_Supplied entries_.
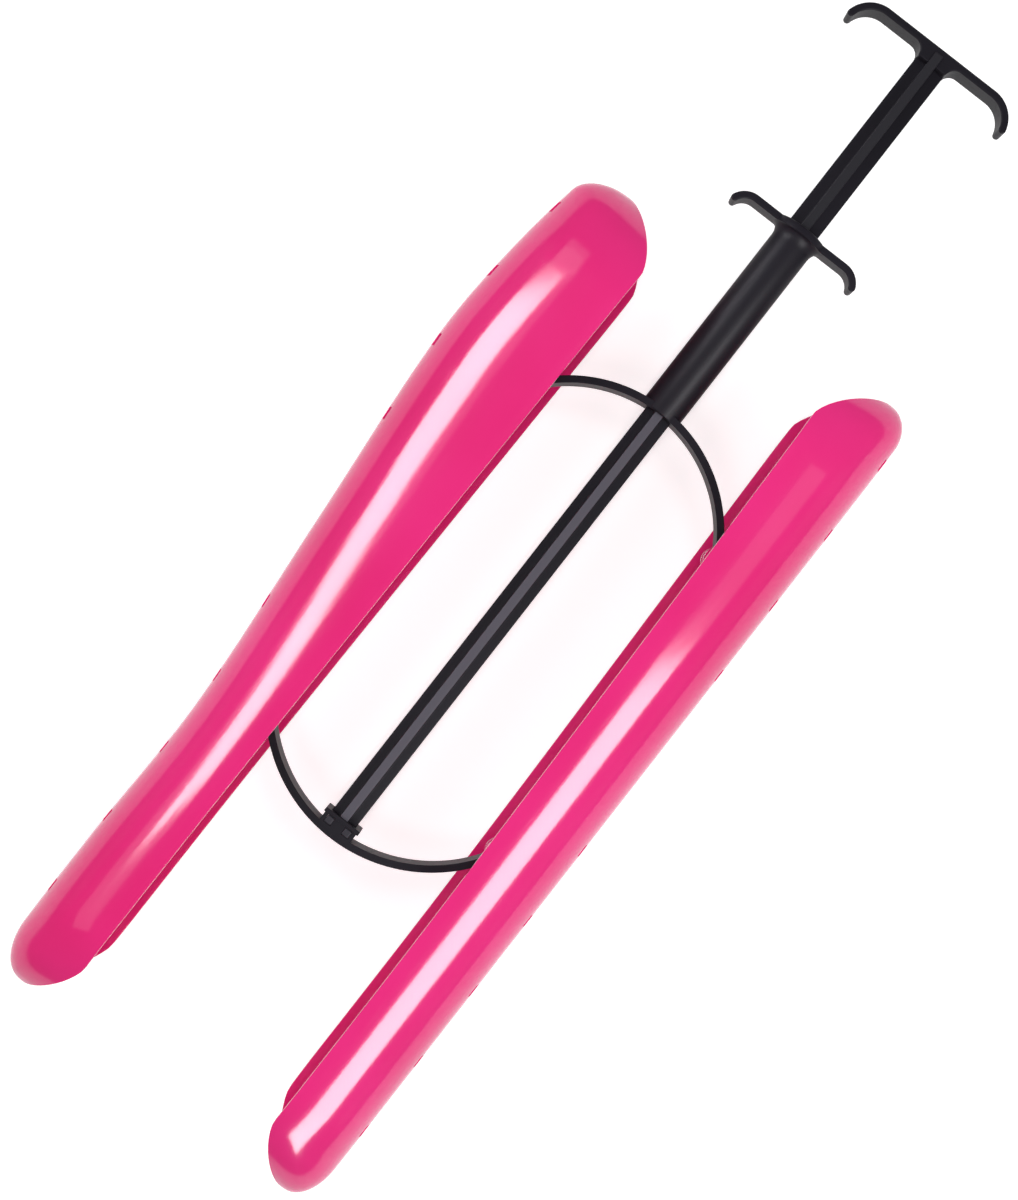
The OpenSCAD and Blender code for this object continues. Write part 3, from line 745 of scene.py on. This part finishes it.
def socket():
    """The socket with its lip and four windows, and the rod's snap lugs in them."""
    bow_top = LOWER_BOW_BASE + BOW_T
    w = SOCKET_WIDTH / 2
    hole = ROD_WIDTH / 2 + SOCKET_GAP
    top = SOCKET_TOP + LIP_OVER
    rows = [(hole, bow_top + SOCKET_FLOOR), (hole, top), (w + LIP_OUT, top),
            (w + LIP_OUT, SOCKET_TOP - LIP_H), (w, SOCKET_TOP - LIP_H), (w, bow_top - BOW_T / 2)]
    corners = ((1, 1), (-1, 1), (-1, -1), (1, -1))
    points = [(sx * r, y, sz * r) for r, y in rows for sx, sz in corners]
    faces = [(0, 1, 2, 3)]
    for i in range(len(rows) - 1):
        a, b = 4 * i, 4 * (i + 1)
        faces += [(a + k, a + (k + 1) % 4, b + (k + 1) % 4, b + k) for k in range(4)]
    last = 4 * (len(rows) - 1)
    faces.append((last, last + 1, last + 2, last + 3))
    windows = []
    for x_side, z_side, label in ((1, 1, "a"), (-1, 1, "b"), (1, -1, "c"), (-1, -1, "d")):
        window = lug_box(x_side, z_side, SOCKET_GAP, hole - WINDOW_DEPTH)
        windows.append(closed_mesh("window_" + label, *window))
        lug = new_piece("rod_lug_" + label, *lug_box(x_side, z_side, 0, 0), LUG_BLACK_HIGHLIT,
                        "handle_plastic", bevel=LUG_EDGE)
        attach(lug, "rod")
    piece = new_piece("lower_socket", points, faces, BLACK, "handle_plastic", bevel=SOCKET_EDGE,
                      segments=2, sharp=CURVED_EDGE_ANGLE, cutters=windows)
    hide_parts("lower_bow_hub")
    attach(piece, "rod")


build_shell(Shell("rear_shell", -1, CALF_OUTLINE, REAR_RIMS, REAR_TIP, REAR_NOSES, REAR_RISE))
build_shell(Shell("front_shell", 1, SHIN_OUTLINE, FRONT_RIMS, FRONT_TIP, FRONT_NOSES, 0))
tube()
rod()
socket()
for side, name in ((-1, "rear"), (1, "front")):
    bow_half(f"upper_bow_{name}", UPPER_CENTRE, UPPER_MID_R, UPPER_REACH, side, 1,
             f"upper_{name}_arm")
    bow_half(f"lower_bow_{name}", LOWER_CENTRE, LOWER_MID_R, LOWER_REACH, side, -1,
             f"lower_{name}_arm")


# Floor, lights and camera

def floor():
    """A pale floor that the camera sees as white, with the object's shadow kept."""
    mesh = bpy.data.meshes.new("floor")
    size = FLOOR_REACH
    mesh.from_pydata([(-size, -size, 0), (size, -size, 0), (size, size, 0), (-size, size, 0)], [],
                     [(0, 1, 2, 3)])
    obj = bpy.data.objects.new("floor", mesh)
    bpy.context.scene.collection.objects.link(obj)
    material, nodes, links, shader = new_material("pale_floor")
    shader.inputs["Base Color"].default_value = (FLOOR_TONE, FLOOR_TONE, FLOOR_TONE, 1)
    shader.inputs["Roughness"].default_value = FLOOR_ROUGHNESS
    path = add(nodes, "ShaderNodeLightPath")
    seen = add(nodes, "ShaderNodeMath", operation="MULTIPLY")
    seen.inputs[1].default_value = FLOOR_SEEN
    links.new(path.outputs["Is Camera Ray"], seen.inputs[0])
    in_gloss = add(nodes, "ShaderNodeMath", operation="MULTIPLY_ADD")
    in_gloss.inputs[1].default_value = FLOOR_GLOSSY
    links.new(path.outputs["Is Glossy Ray"], in_gloss.inputs[0])
    links.new(seen.outputs[0], in_gloss.inputs[2])
    white = add(nodes, "ShaderNodeEmission")
    links.new(in_gloss.outputs[0], white.inputs["Strength"])
    both = add(nodes, "ShaderNodeAddShader")
    links.new(shader.outputs[0], both.inputs[0])
    links.new(white.outputs[0], both.inputs[1])
    links.new(both.outputs[0], nodes["Material Output"].inputs["Surface"])
    mesh.materials.append(material)


def world():
    """White light, at one strength for what the camera sees and lower ones for the rest."""
    scene = bpy.context.scene
    scene.world = bpy.data.worlds.new("studio")
    scene.world.use_nodes = True
    nodes, links = scene.world.node_tree.nodes, scene.world.node_tree.links
    background = nodes["Background"]
    background.inputs["Color"].default_value = (1, 1, 1, 1)
    path = add(nodes, "ShaderNodeLightPath")
    gloss = add(nodes, "ShaderNodeMapRange")
    gloss.inputs["To Min"].default_value = SKY_DIFFUSE
    gloss.inputs["To Max"].default_value = SKY_GLOSSY
    links.new(path.outputs["Is Glossy Ray"], gloss.inputs["Value"])
    level = add(nodes, "ShaderNodeMapRange")
    level.inputs["To Max"].default_value = SKY_SEEN
    links.new(path.outputs["Is Camera Ray"], level.inputs["Value"])
    links.new(gloss.outputs["Result"], level.inputs["To Min"])
    links.new(level.outputs["Result"], background.inputs["Strength"])


def area_light(name, centre, target, width, length, power):
    """A broad lamp that lights the object but doesn't show in its gloss."""
    data = bpy.data.lights.new(name, "AREA")
    data.shape = "RECTANGLE"
    data.size, data.size_y = width, length
    data.energy = power
    lamp = bpy.data.objects.new(name, data)
    bpy.context.scene.collection.objects.link(lamp)
    lamp.location = centre
    look = (target - centre).normalized()
    side = Vector((0, 1, 0)).cross(-look).normalized()
    up = (-look).cross(side)
    lamp.rotation_euler = Matrix((side, up, -look)).transposed().to_euler()
    lamp.visible_glossy = False


def soft_box(name, angle, centre, width, length, twist, level):
    """A long soft box that only shines in reflections, on a plane that faces the middle.

    The plane leans by the angle from straight up towards +X, and centre is the box's place on it,
    across and along the rod.
    """
    lean, turn = math.radians(angle), math.radians(twist)
    out = Vector((math.sin(lean), 0, math.cos(lean)))
    across = Vector((math.cos(lean), 0, -math.sin(lean)))
    along = Vector((0, 1, 0))
    data = bpy.data.lights.new(name, "AREA")
    data.shape = "RECTANGLE"
    data.size, data.size_y = width * MM, length * MM
    data.energy = level * math.pi * data.size * data.size_y
    lamp = bpy.data.objects.new(name, data)
    bpy.context.scene.collection.objects.link(lamp)
    lamp.location = MIDDLE + (out * SOFT_BOX_AWAY + across * centre[0] + along * centre[1]) * MM
    x_axis = across * math.cos(turn) + along * math.sin(turn)
    y_axis = along * math.cos(turn) - across * math.sin(turn)
    lamp.rotation_euler = Matrix((x_axis, y_axis, out)).transposed().to_euler()
    lamp.visible_diffuse = False


def camera():
    """The photo's view, straight down on the object."""
    data = bpy.data.cameras.new("camera")
    data.sensor_fit = "VERTICAL"
    data.sensor_height = SENSOR_HEIGHT
    data.lens = SENSOR_HEIGHT * EYE[2] / VIEW_HEIGHT
    data.clip_end = CLIP_END
    eye = bpy.data.objects.new("camera", data)
    bpy.context.scene.collection.objects.link(eye)
    eye.location = place(*EYE)
    eye.rotation_euler = (0, 0, math.radians(EYE_TURN))
    bpy.context.scene.camera = eye


floor()
world()
camera()
for step, (high, low, across, width) in enumerate(REAR_STREAK):
    soft_box(f"rear_streak_{step}", REAR_LEAN, (across, (high + low) / 2), width, high - low, 0,
             REAR_STREAK_LEVEL)
for box in SOFT_BOXES:
    soft_box(*box)
for name, centre, width, length, power in LAMPS:
    area_light(name, place(*centre), MIDDLE, width, length, power)
bpy.context.scene.view_settings.view_transform = "Standard"
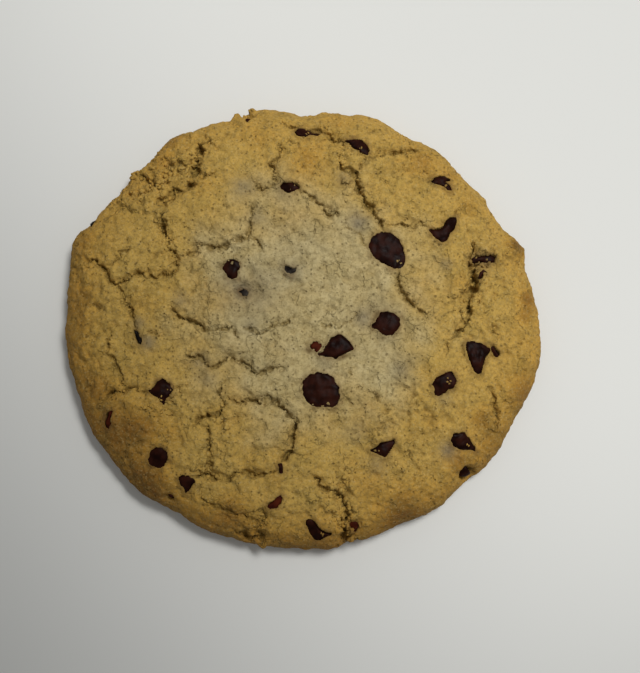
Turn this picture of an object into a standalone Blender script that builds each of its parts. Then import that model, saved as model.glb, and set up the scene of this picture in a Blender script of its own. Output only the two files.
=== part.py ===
"""A large soft chocolate chip cookie: one baked dough body with its cracks, and the chips that show in it."""

import math

import bmesh
import bpy
from mathutils import Matrix, Vector, noise

MM = 0.001

# Whole cookie, in millimetres.
HALF_WIDTH = 52.3
HALF_DEPTH = 48.9
FOOT_INSET = 3.2
WIDEST_HEIGHT = 3.4
SHOULDER_WIDTH = 13.5
SHOULDER_HEIGHT = 10.2
SHOULDER_POWER = 2.2
CROWN_RISE = 4.0
LUMP_SIZE = 12.0
LUMP_RISE = 0.75
SMALL_LUMP_SIZE = 5.5
SMALL_LUMP_RISE = 0.35

# Where the rim bulges out or falls in: angle from +X in degrees, distance, half width in degrees.
RIM_LOBES = (
    (352, 0.9, 9),
    (13.5, -1.1, 5.5),
    (19.5, 1.2, 3),
    (27, -1.9, 5.5),
    (40, -1.5, 9),
    (61, -0.8, 4),
    (72, 0.8, 4),
    (89, -1.4, 3.5),
    (101, 1.0, 5),
    (115, 0.9, 3),
    (124.5, 2.0, 5),
    (144, -0.5, 4),
    (160, 2.4, 7),
    (196, -0.6, 6),
    (226, 0.6, 4),
    (236, -0.7, 4),
    (276, 0.6, 3),
    (282, -0.8, 1.6),
    (295, -0.9, 6),
    (315, -0.9, 5),
    (335, -0.5, 4),
)
RIM_GRAIN = 0.3

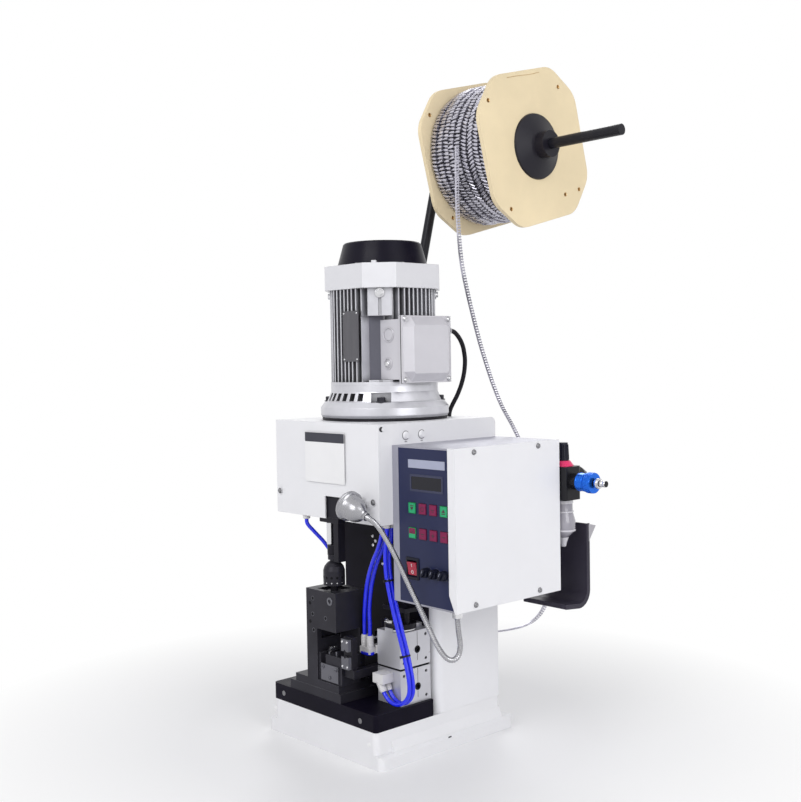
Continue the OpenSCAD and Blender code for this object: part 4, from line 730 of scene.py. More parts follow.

_What you are asked to do_. Whenever "Blender" turns up in a line, pick that line out.

_Complete output_.
The OpenSCAD and Blender code for this object continues. Write part 3, from line 745 of scene.py on. This part finishes it.
Turn this picture of an object into a standalone Blender script that builds each of its parts. Then import that model, saved as model.glb, and set up the scene of this picture in a Blender script of its own. Output only the two files.
Continue the OpenSCAD and Blender code for this object: part 4, from line 730 of scene.py. More parts follow.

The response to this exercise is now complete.